Imagine if they had been able to get a substantial force out into the field and then taken advantage of the large swale that run down the middle of it. Today, a finger of trees occupies that swale because, as the natural drainage for the field, it’s a partial wetland.
Here’s how the ground looks closer to that position:
From the Payne’s Farm lane—from the area where Stafford’s and Jones’s brigades settled in—you see the field from a much different perspective.
I arrived at this spot at about the time a pair of field pieces from Dement’s 1st Maryland Artillery arrived and began dropping shells into the far treeline. By that time, Keifer’s and Morris’s men were beginning to run out of ammunition (consider what THAT tells you about the ferocity of the fight). Maj. Gen. David Bell Birney’s division had to move into line to relieve the two brigades, bringing ample supplies of ammunition with them.
“After a while, the firing ceased,” one soldier noted, “and everything was as quiet as the grave.”
The full moon, bright as a grapefruit, peaks through the bare tops of the eastern treeline. Soon it will be up. Out here, alone in the middle of a field, surrounded by silent woods, I suddenly feel like I’m in a werewolf movie. It’s probably not the most solemn thing I could be thinking on this 160th anniversary. On the night of the battle, after Johnson’s division slipped away under the cover of darkness, wounded men on the battlefield suffered in the cold, and some froze to death. The detritus of battle littered the ground.
Federals suffered 943 casualties; Confederates suffered 545. Johnson faced 3-to-1 odds—6-to-1 if you include the Federal VI Corps, bottled up behind the III Corps and unable to get into the fight because of the logjam on Jacobs Ford Road—and managed to tie up two-fifths of the Union army at a time when those men were desperately needed elsewhere on the battlefield.
It’s time for me to be elsewhere, time to head back home. It’ll be dinner soon, and my family is waiting. As I walk back to the car, the yellow fades out of the moon as it gets higher in the sky. It’ll be wafer-white by the time I get home, the color of winter.
Great article Chris, thanks! Loved the pictures and videos! Too bad its a forgotten battlefield. This makes me want to walk these fields too.
I hope you get the chance to someday!
Great history a fan from Australia
Chris, I so enjoy your virtual battle walks. They are so vivid. Thanks for celebrating that too often neglected ground.
Thanks, Rosemary. I’m lucky to live in an area where I can go out and walk any number of battlefields pretty much any time I want to. It’s a privilege!
Your skill made your luck, so it’s no privilege. But it’s your honor! Beautiful forgotten field!
Thanks, John. I think in this instance, though, marrying my lovely wife made my luck (and made me lucky!).
Might have to visit there someday, Chris.
Chris I wasn’t aware of this battlefield but your points and placement of the Armies were so methodical, again timing, execution, and perspective of the topography (Nathan Bedford Forrest) that I feel I’ve received a primer.
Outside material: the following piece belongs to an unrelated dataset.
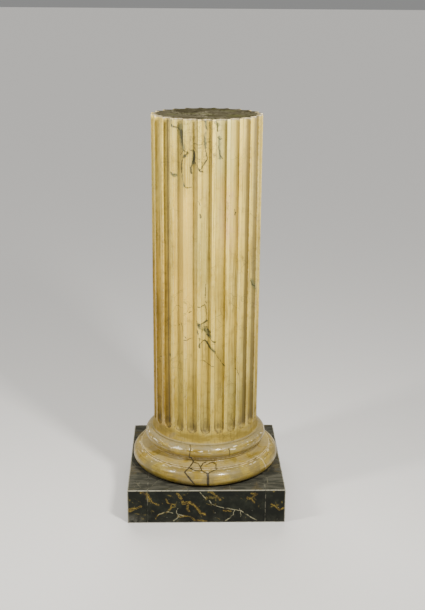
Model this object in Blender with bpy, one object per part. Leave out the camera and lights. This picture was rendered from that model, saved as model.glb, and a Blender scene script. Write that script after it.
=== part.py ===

Thank you for detailed and well delivered story, I enjoyed it a lot.
Great article. I’m writing an amateur divisional history on Carr’s division (French’s Pets aka Milroy’s Weary Boys) and your book on the Mine Run Campaign was very helpful.
Payne’s Farm is really an underappreciated battle. Both tactically, and because of its larger strategic impact.
Toured the battle field this afternoon, 3/30/2024. Down by the old barn up against the fence we found large stones in a group and an ancient cedar pine. Did not see indentions but were there graves in this area?